INSTRUCTIONS TO FOLLOW> The lines to reproduce run from the first one through the line containing "snout_reach = 121.0". Reproduce them exactly.
++++ GIVEN INFORMATION
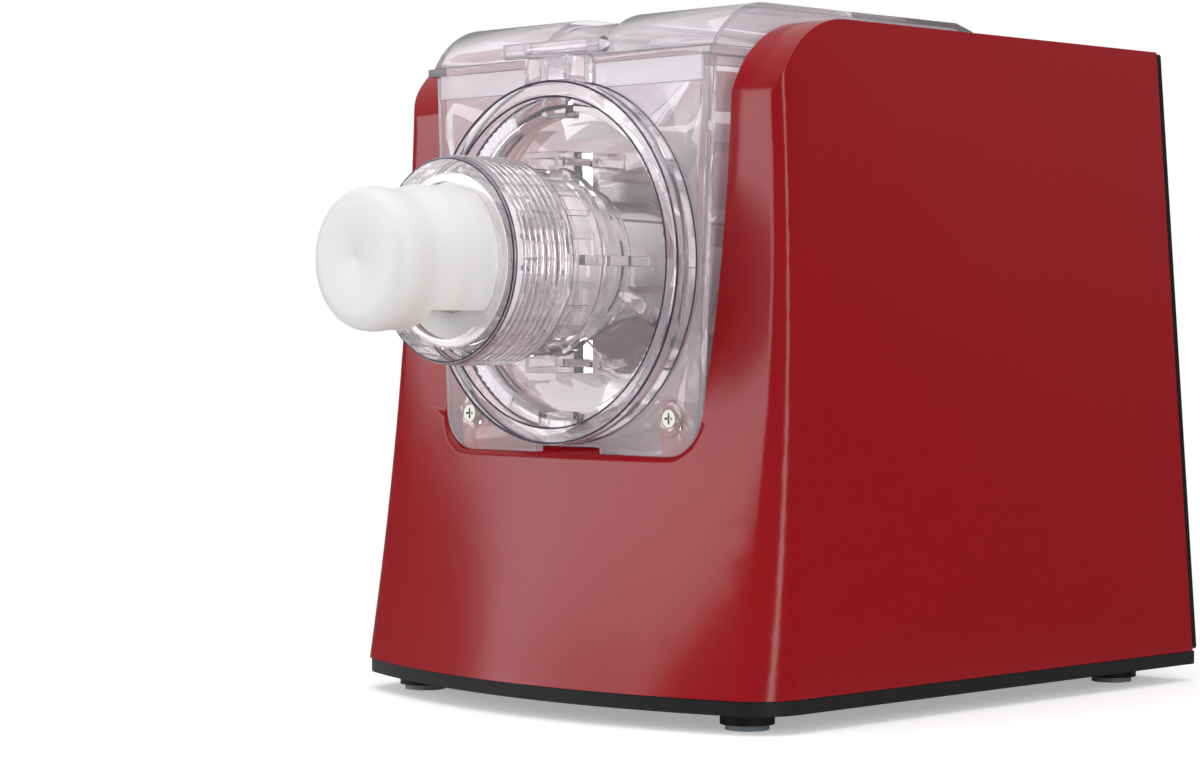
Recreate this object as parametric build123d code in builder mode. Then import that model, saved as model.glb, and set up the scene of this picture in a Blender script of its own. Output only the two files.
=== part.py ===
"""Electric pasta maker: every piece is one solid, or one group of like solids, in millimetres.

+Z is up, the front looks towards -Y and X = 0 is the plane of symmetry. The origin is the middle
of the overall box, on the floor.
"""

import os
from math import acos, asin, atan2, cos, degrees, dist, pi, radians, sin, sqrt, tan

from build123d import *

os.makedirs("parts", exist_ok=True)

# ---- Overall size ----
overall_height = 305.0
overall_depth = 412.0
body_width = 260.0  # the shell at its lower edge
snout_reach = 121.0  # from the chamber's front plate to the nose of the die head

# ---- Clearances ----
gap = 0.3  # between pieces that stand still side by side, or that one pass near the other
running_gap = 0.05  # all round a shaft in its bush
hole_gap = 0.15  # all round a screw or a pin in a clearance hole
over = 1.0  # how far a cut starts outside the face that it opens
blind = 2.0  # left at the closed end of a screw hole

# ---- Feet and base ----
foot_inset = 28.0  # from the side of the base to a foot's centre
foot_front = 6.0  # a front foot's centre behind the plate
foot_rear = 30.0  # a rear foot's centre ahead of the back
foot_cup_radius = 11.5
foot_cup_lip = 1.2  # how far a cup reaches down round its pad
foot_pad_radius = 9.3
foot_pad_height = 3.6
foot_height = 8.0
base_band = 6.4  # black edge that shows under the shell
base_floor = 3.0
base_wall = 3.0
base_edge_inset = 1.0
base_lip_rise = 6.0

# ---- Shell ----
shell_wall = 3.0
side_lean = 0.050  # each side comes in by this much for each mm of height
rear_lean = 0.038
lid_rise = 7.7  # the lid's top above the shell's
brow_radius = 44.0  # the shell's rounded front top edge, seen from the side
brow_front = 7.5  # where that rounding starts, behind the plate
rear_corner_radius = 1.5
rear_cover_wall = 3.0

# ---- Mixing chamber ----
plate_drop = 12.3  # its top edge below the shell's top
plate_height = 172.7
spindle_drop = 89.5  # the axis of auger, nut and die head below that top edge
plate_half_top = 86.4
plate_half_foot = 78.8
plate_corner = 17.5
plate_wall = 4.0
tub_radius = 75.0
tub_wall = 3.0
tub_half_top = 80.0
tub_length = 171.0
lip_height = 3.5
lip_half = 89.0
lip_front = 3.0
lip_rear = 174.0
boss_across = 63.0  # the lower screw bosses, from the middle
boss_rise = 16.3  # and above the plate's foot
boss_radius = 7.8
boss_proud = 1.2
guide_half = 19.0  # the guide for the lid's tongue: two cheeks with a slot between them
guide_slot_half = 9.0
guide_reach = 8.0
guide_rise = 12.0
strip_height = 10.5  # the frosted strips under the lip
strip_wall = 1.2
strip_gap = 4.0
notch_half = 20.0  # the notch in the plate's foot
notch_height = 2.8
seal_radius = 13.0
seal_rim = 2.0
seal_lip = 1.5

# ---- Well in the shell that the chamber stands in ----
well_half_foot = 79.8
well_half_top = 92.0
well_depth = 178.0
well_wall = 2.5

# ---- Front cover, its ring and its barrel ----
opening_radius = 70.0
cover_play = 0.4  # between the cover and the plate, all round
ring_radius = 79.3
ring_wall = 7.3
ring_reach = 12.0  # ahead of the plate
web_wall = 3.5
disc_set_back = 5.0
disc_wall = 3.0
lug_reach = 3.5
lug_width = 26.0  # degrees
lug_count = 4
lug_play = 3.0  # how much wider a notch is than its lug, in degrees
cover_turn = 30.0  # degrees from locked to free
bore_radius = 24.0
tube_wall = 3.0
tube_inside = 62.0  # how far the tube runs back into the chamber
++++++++
RESULT FOR THIS EXERCISE>
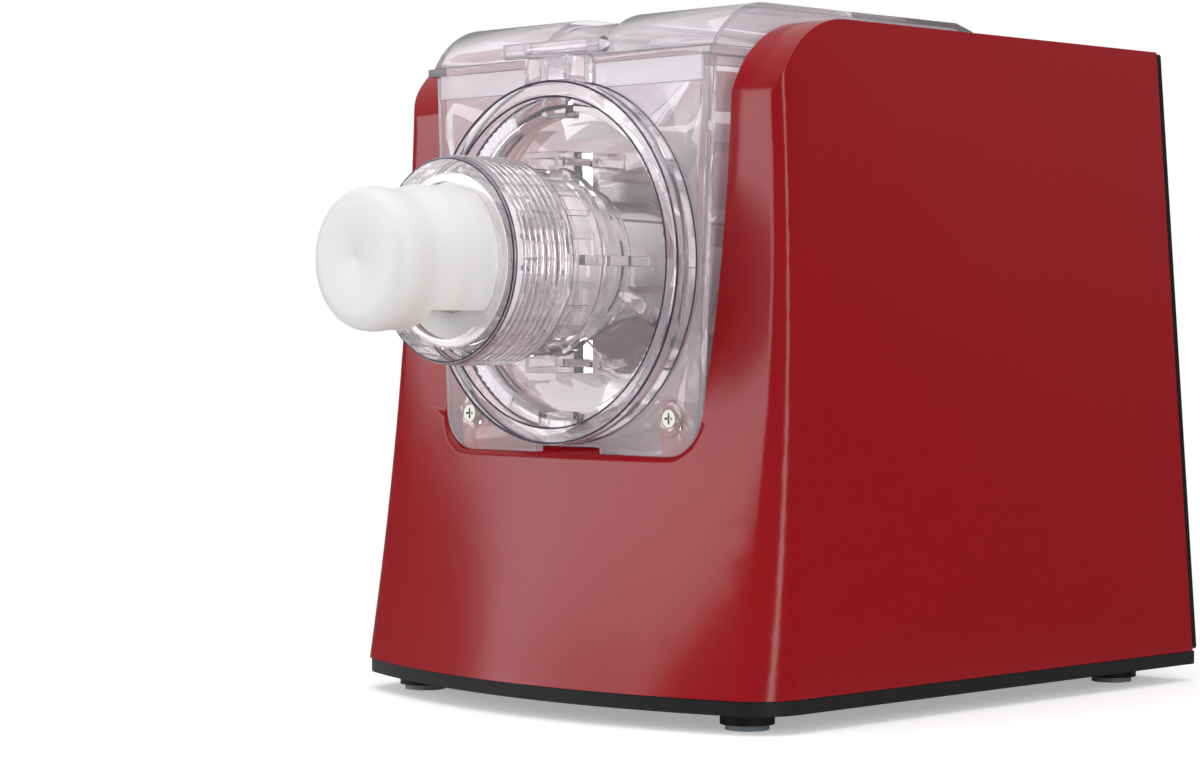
Recreate this object as parametric build123d code in builder mode. Then import that model, saved as model.glb, and set up the scene of this picture in a Blender script of its own. Output only the two files.
=== part.py ===
"""Electric pasta maker: every piece is one solid, or one group of like solids, in millimetres.

+Z is up, the front looks towards -Y and X = 0 is the plane of symmetry. The origin is the middle
of the overall box, on the floor.
"""

import os
from math import acos, asin, atan2, cos, degrees, dist, pi, radians, sin, sqrt, tan

from build123d import *

os.makedirs("parts", exist_ok=True)

# ---- Overall size ----
overall_height = 305.0
overall_depth = 412.0
body_width = 260.0  # the shell at its lower edge
snout_reach = 121.0  # from the chamber's front plate to the nose of the die head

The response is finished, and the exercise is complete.